Winning the Women's World Cup in July, a dramatic Victory Tour that saw games cancelled due to both opponents pulling out and players refusing to play on turf, an unexpected loss to China, retirements, unexpected (at least to the WoSo world) pregnancies, getting sued by the U.S. Soccer Federation, and many of the World Cup Champions having their personal home addresses and email addresses shared with the world, it's been a busy 6 1/2 months for the United States Women's National Team to say the least.

But let's back up to the whole getting sued part.

This week U.S. Soccer confirmed they had filed a lawsuit against the U.S. Women's National Team over ongoing labor issues, namely disputes around playing surfaces. The lawsuit does not seek damages, instead it seeks to provide reassurance to the Federation that the players will not strike. Oh, and the documents were filed February 3rd, 2016, which just so happened to be National Girls & Women in Sports Day. Because nothing says you value your girls and women's teams like suing them, right?

As if the timing wasn't bad enough, within the original documents, which were posted online for all to read, were player's home addresses, phone numbers and email addresses. Because nothing says you value your player's safety like releasing their information to potential stalkers and crazed fans.

Of course, as most have heard or read by now, the heart of the lawsuit revolves around the Collective Bargaining Agreement which expired in 2012, a Memorandum of Understanding from 2013 and a lawyer's mention of the players striking. Rather than to recap all that, let's discuss why the players will not strike and why, baring some breakdown of epic proportions, the United States will indeed field a first-string women's team for Rio.

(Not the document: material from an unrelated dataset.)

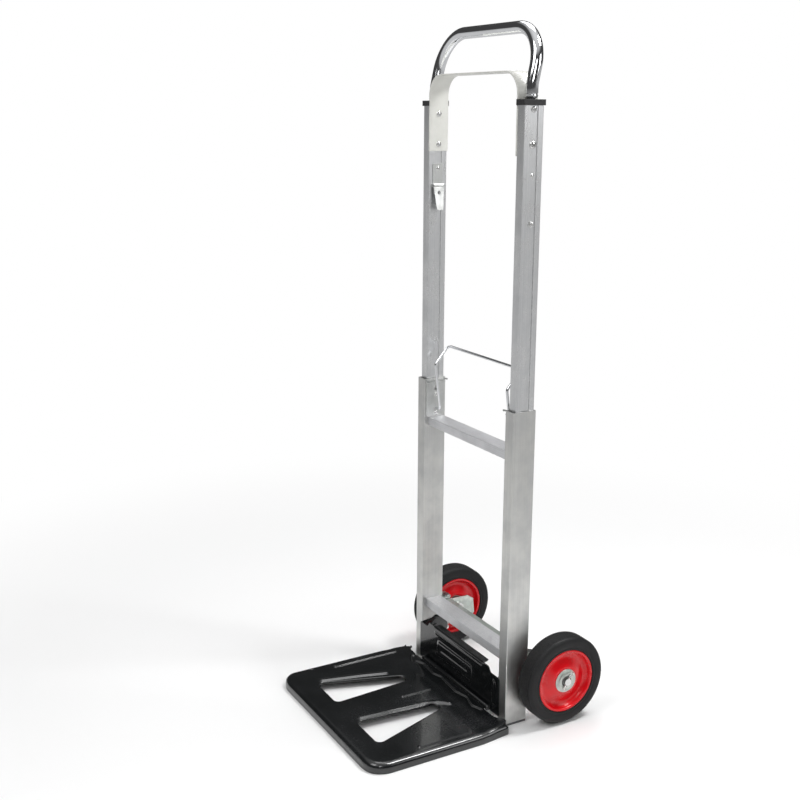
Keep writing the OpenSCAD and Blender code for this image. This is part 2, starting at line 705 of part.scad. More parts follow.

  1. It's all grass: While the turf inequality between the award-winning women's team and the struggling men's team is glaringly obvious, the Olympic Qualifiers will be held on grass. After the Hawaii fiasco, U.S. Soccer stated all games prior to Rio would be played on grass. The reason the team refused to play in Hawaii was because of poor field conditions. This is expected to be a non-issue at BBVA Compass Stadium (unless the sprinklers come on), Toyota Stadium and the Rio stadiums. 

  2. The SheBelieves Cup: While the SheBelieves Cup has seen its fair share of jokes and memes mocking its name on the Internet, the fact remains the tournament will be a money-maker for U.S. Soccer. With Germany, France and England involved fans will come out expecting to see a good game of actual soccer, not a 5-0 lop-sided game they were treated to most of the Victory Tour. Theoretically more fans will buy tickets to see the games, buy t-shirts and jerseys and more money will go into U.S. Soccer's pockets. (Let's remember here that, worldwide, generally men's soccer teams bring in more money than the women's, therefore all purchases for these games are important. Frankly, it's hard to argue for more money to match that of your male counterparts when they're bringing in more money overall to the sport's organization.) 

  3. Um, its Olympic Qualifiers: Really not a lot to be said here. When it comes down to it, I would bet someone a Chipotle burrito that the players would show up for Qualifiers even if the Federation stopped holding up their end of the Memo of Understanding (something highly unlikely to happen). Because this is the defending-Gold medalists AND the World Cup Champions we're discussing here. Imagine the talk if they failed to show up. Then imagine the talk if, when they failed to show up, the Final in Houston was between their Northern and Southern neighbors--who would be going to Rio. There's pride at stake here. Pride and bragging rights that cover an entire continent. 

  4. Provided they get through #2, dude, its the Olympics: No one is crazy enough to think the players would strike before going to Rio, especially after qualifying. Not only would that be a black eye for the entire Nation, one has to question how that would impact the player's marketability in overseas leagues or at home. I'm not sure anyone sees the players going through with a strike during such a time; it could very possibly be career-ending, especially for the younger players. Also? The Olympics are on grass, and another medal means more money.
Personally, I fully expect a new agreement to be drawn up, the players play and U.S. Soccer does, well, whatever it does these days, while we all go on about life until the next World Cup/Summer Olympic cycle comes up again. The players won't strike because it won't come to that; not if U.S. Soccer cares about reputation, ticket sales or you know, winning gold medals or shiny trophies.

If nothing else, the lawsuit will keep people talking about the inequality issues and sexism of the Federation and FIFA. It will continue to drum up discussions and arguments, but most importantly, the media will continue to stay involved, and as long as they are still involved, the women's team will not be ignored.